**What the task requires**:
Write out each line exactly as it stands, please.

**Exercise material**:
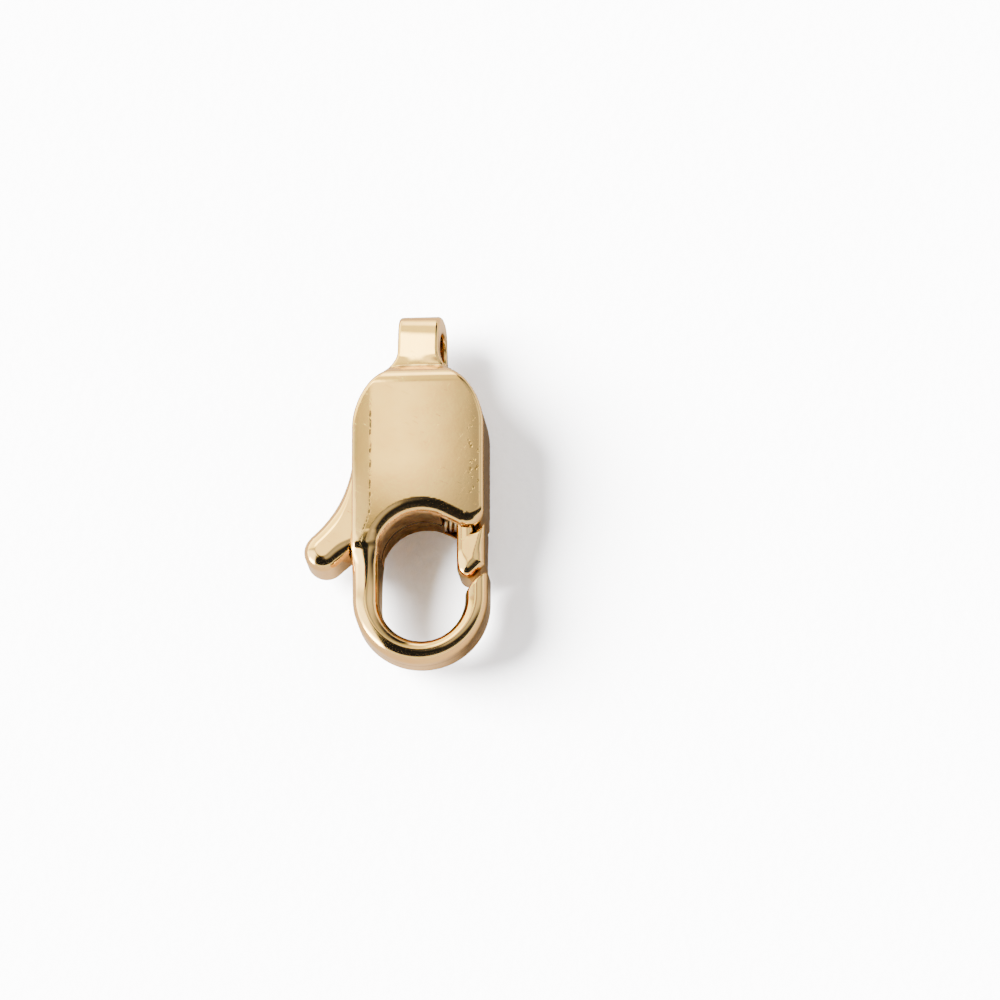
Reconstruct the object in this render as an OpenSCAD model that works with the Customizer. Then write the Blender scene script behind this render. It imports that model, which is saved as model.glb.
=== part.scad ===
// Flat lobster clasp, lying on its back plate, in millimetres.
// The origin is the centre of the bail eye. +X is to the right seen from the front,
// +Y points from the opening to the bail, and +Z points out of the front plate.

/* [Bail] */
// Diameter of the hole through the bail
eye_d = 1.2; // [0.9:0.05:1.5]
// Thickness of the folded strip over the top of the eye
strip_t = 0.5; // [0.4:0.05:0.7]
// Thickness of the flattened strip at the front and the back of the eye
leg_t = 0.4; // [0.35:0.05:0.6]
// Width of the strip at its top
strip_top_w = 1.5; // [1.4:0.05:1.6]
// Width of the strip at its waist, above the flare
strip_w = 1.3; // [1.1:0.05:1.4]
// Solid metal between the eye and the crease at the top of the plates
neck_t = 0.15; // [0.1:0.05:0.3]
// Radius of the hollow curve where the strip runs into the shoulders
flare_r = 0.9; // [0.6:0.05:1]
// Distance from the plate's face down to the strip at the crease
crease_drop = 0.65; // [0.6:0.05:0.75]

/* [Body] */
// Width over both sides of the body
body_w = 4.4; // [4.2:0.1:4.8]
// Thickness over both plates
body_t = 3.0; // [2.8:0.1:3.4]
// Thickness of each plate
plate_t = 0.45; // [0.35:0.05:0.5]
// Thickness of the rim walls between the plates
rim_t = 0.35; // [0.3:0.05:0.4]
// Rounding of the edges of the plates
body_edge_r = 0.3; // [0.2:0.05:0.35]
// Rounding of the plates where they run down to the crease
crown_r = 0.6; // [0.5:0.05:0.7]
// Width of the body at the crease
crown_w = 1.58; // [1.4:0.05:1.7]
// Distance of each shoulder arc's centre past the middle line
shoulder_off = 0.3; // [0.2:0.05:0.5]
// Length of the straight sides, from the shoulder arcs to the centre of the opening's arch
side_len = 4.31; // [4.1:0.05:4.8]
// Solid metal between the crease and the top of the hollow
crown_wall = 0.45; // [0.35:0.05:0.6]

/* [Opening] */
// Width of the opening
opening_w = 2.86; // [2.7:0.05:3]
// Length of the opening from its arch to the heel of the hook
opening_len = 4.36; // [4.1:0.05:4.8]
// Radius of the rounded corner that covers the root of the gate
lobe_r = 0.55; // [0.5:0.05:0.6]
// Slope of the plate's edge between the arch and that corner, in degrees
lobe_slope = 27; // [24:1:32]

/* [Hook] */
// Thickness of the hook from front to back
hook_t = 2.1; // [1.9:0.05:2.3]
// Width of the arm that carries the hook
arm_w = 0.87; // [0.8:0.05:1]
// Width of the hook at its heel
heel_w = 0.7; // [0.6:0.05:0.9]
// Width of the hook below its tip
tip_w = 0.73; // [0.7:0.05:0.85]
// Rounding of the hook's edges
hook_edge_r = 0.33; // [0.25:0.01:0.34]
// Height of the tip's inner corner above the centre of the heel
tip_rise = 0.24; // [0.1:0.05:0.4]
// Slope of the tip's face, in degrees
tip_slope = 44.5; // [40:1:50]
// Rounding of the tip's outer corner
tip_r = 0.1; // [0.05:0.05:0.15]
// Length of the slope from the face of the plate down to the face of the arm
step_len = 0.5; // [0.4:0.05:0.7]

/* [Lever] */
// Thickness of the lever
lever_t = 1.9; // [1.7:0.05:1.95]
// Rounding of the lever's edges
lever_edge_r = 0.2; // [0.12:0.02:0.22]
// Radius of the lever's boss round the pivot
hub_r = 0.62; // [0.55:0.01:0.65]
// Height of the pivot above the top of the opening
pivot_rise = 0.93; // [0.88:0.01:1]
// Width of the gate inside the body
root_w = 0.54; // [0.5:0.02:0.58]
// Gap between the end of the gate and the tip of the hook
tip_gap = 0.14; // [0.1:0.02:0.2]
// Rounding of the gate's inner corner
gate_r = 0.25; // [0.15:0.05:0.3]
// Radius of the rounded end of the thumb tab
tab_r = 0.63; // [0.55:0.02:0.67]
// Reach of the thumb tab's end circle from the side of the body
tab_reach = 1.0; // [0.9:0.05:1.3]
// Height of the thumb tab's end circle above the centre of the opening's arch
tab_rise = 0.18; // [0.1:0.02:0.3]
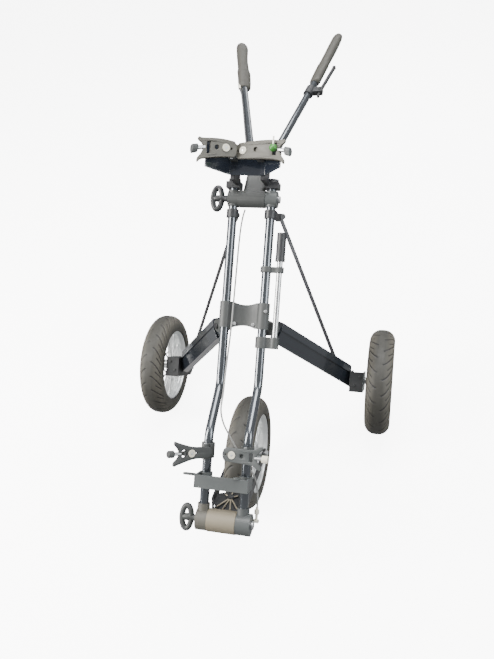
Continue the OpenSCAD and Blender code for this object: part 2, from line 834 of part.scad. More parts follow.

**Answer to this problem**:
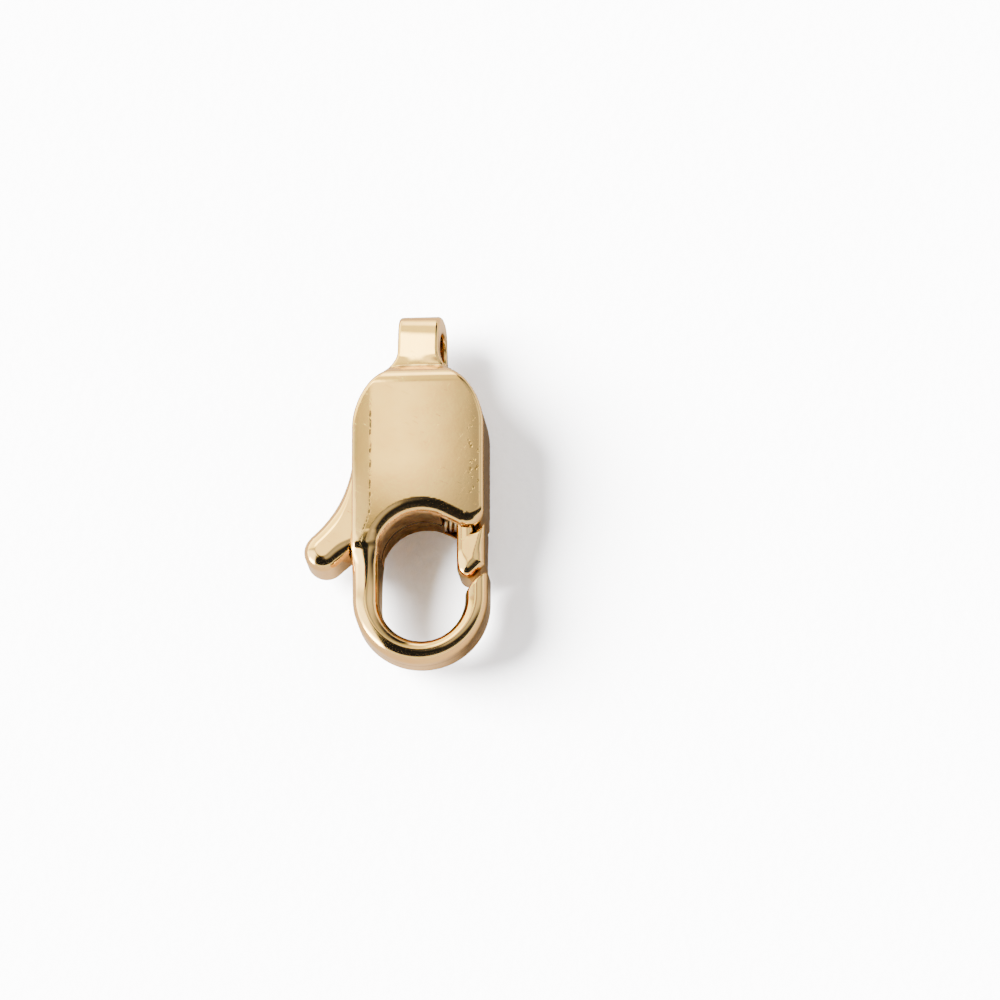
Reconstruct the object in this render as an OpenSCAD model that works with the Customizer. Then write the Blender scene script behind this render. It imports that model, which is saved as model.glb.
=== part.scad ===
// Flat lobster clasp, lying on its back plate, in millimetres.
// The origin is the centre of the bail eye. +X is to the right seen from the front,
// +Y points from the opening to the bail, and +Z points out of the front plate.

/* [Bail] */
// Diameter of the hole through the bail
eye_d = 1.2; // [0.9:0.05:1.5]
// Thickness of the folded strip over the top of the eye
strip_t = 0.5; // [0.4:0.05:0.7]
// Thickness of the flattened strip at the front and the back of the eye
leg_t = 0.4; // [0.35:0.05:0.6]
// Width of the strip at its top
strip_top_w = 1.5; // [1.4:0.05:1.6]
// Width of the strip at its waist, above the flare
strip_w = 1.3; // [1.1:0.05:1.4]
// Solid metal between the eye and the crease at the top of the plates
neck_t = 0.15; // [0.1:0.05:0.3]
// Radius of the hollow curve where the strip runs into the shoulders
flare_r = 0.9; // [0.6:0.05:1]
// Distance from the plate's face down to the strip at the crease
crease_drop = 0.65; // [0.6:0.05:0.75]

/* [Body] */
// Width over both sides of the body
body_w = 4.4; // [4.2:0.1:4.8]
// Thickness over both plates
body_t = 3.0; // [2.8:0.1:3.4]
// Thickness of each plate
plate_t = 0.45; // [0.35:0.05:0.5]
// Thickness of the rim walls between the plates
rim_t = 0.35; // [0.3:0.05:0.4]
// Rounding of the edges of the plates
body_edge_r = 0.3; // [0.2:0.05:0.35]
// Rounding of the plates where they run down to the crease
crown_r = 0.6; // [0.5:0.05:0.7]
// Width of the body at the crease
crown_w = 1.58; // [1.4:0.05:1.7]
// Distance of each shoulder arc's centre past the middle line
shoulder_off = 0.3; // [0.2:0.05:0.5]
// Length of the straight sides, from the shoulder arcs to the centre of the opening's arch
side_len = 4.31; // [4.1:0.05:4.8]
// Solid metal between the crease and the top of the hollow
crown_wall = 0.45; // [0.35:0.05:0.6]

/* [Opening] */
// Width of the opening
opening_w = 2.86; // [2.7:0.05:3]
// Length of the opening from its arch to the heel of the hook
opening_len = 4.36; // [4.1:0.05:4.8]
// Radius of the rounded corner that covers the root of the gate
lobe_r = 0.55; // [0.5:0.05:0.6]
// Slope of the plate's edge between the arch and that corner, in degrees
lobe_slope = 27; // [24:1:32]

/* [Hook] */
// Thickness of the hook from front to back
hook_t = 2.1; // [1.9:0.05:2.3]
// Width of the arm that carries the hook
arm_w = 0.87; // [0.8:0.05:1]
// Width of the hook at its heel
heel_w = 0.7; // [0.6:0.05:0.9]
// Width of the hook below its tip
tip_w = 0.73; // [0.7:0.05:0.85]
// Rounding of the hook's edges
hook_edge_r = 0.33; // [0.25:0.01:0.34]
// Height of the tip's inner corner above the centre of the heel
tip_rise = 0.24; // [0.1:0.05:0.4]
// Slope of the tip's face, in degrees
tip_slope = 44.5; // [40:1:50]
// Rounding of the tip's outer corner
tip_r = 0.1; // [0.05:0.05:0.15]
// Length of the slope from the face of the plate down to the face of the arm
step_len = 0.5; // [0.4:0.05:0.7]

/* [Lever] */
// Thickness of the lever
lever_t = 1.9; // [1.7:0.05:1.95]
// Rounding of the lever's edges
lever_edge_r = 0.2; // [0.12:0.02:0.22]
// Radius of the lever's boss round the pivot
hub_r = 0.62; // [0.55:0.01:0.65]
// Height of the pivot above the top of the opening
pivot_rise = 0.93; // [0.88:0.01:1]
// Width of the gate inside the body
root_w = 0.54; // [0.5:0.02:0.58]
// Gap between the end of the gate and the tip of the hook
tip_gap = 0.14; // [0.1:0.02:0.2]
// Rounding of the gate's inner corner
gate_r = 0.25; // [0.15:0.05:0.3]
// Radius of the rounded end of the thumb tab
tab_r = 0.63; // [0.55:0.02:0.67]
// Reach of the thumb tab's end circle from the side of the body
tab_reach = 1.0; // [0.9:0.05:1.3]
// Height of the thumb tab's end circle above the centre of the opening's arch
tab_rise = 0.18; // [0.1:0.02:0.3]
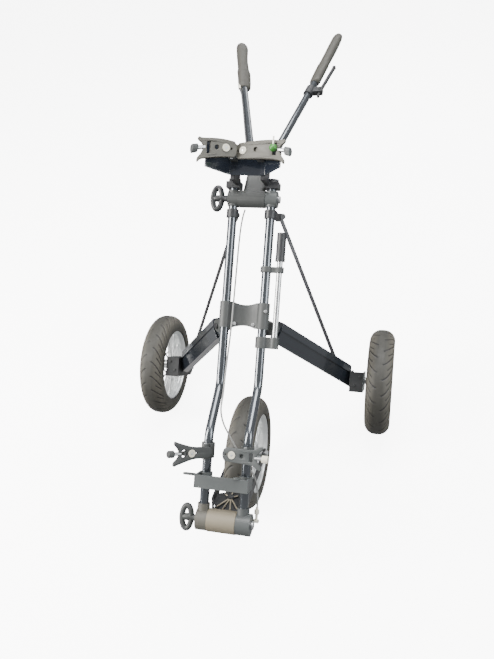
Continue the OpenSCAD and Blender code for this object: part 2, from line 834 of part.scad. More parts follow.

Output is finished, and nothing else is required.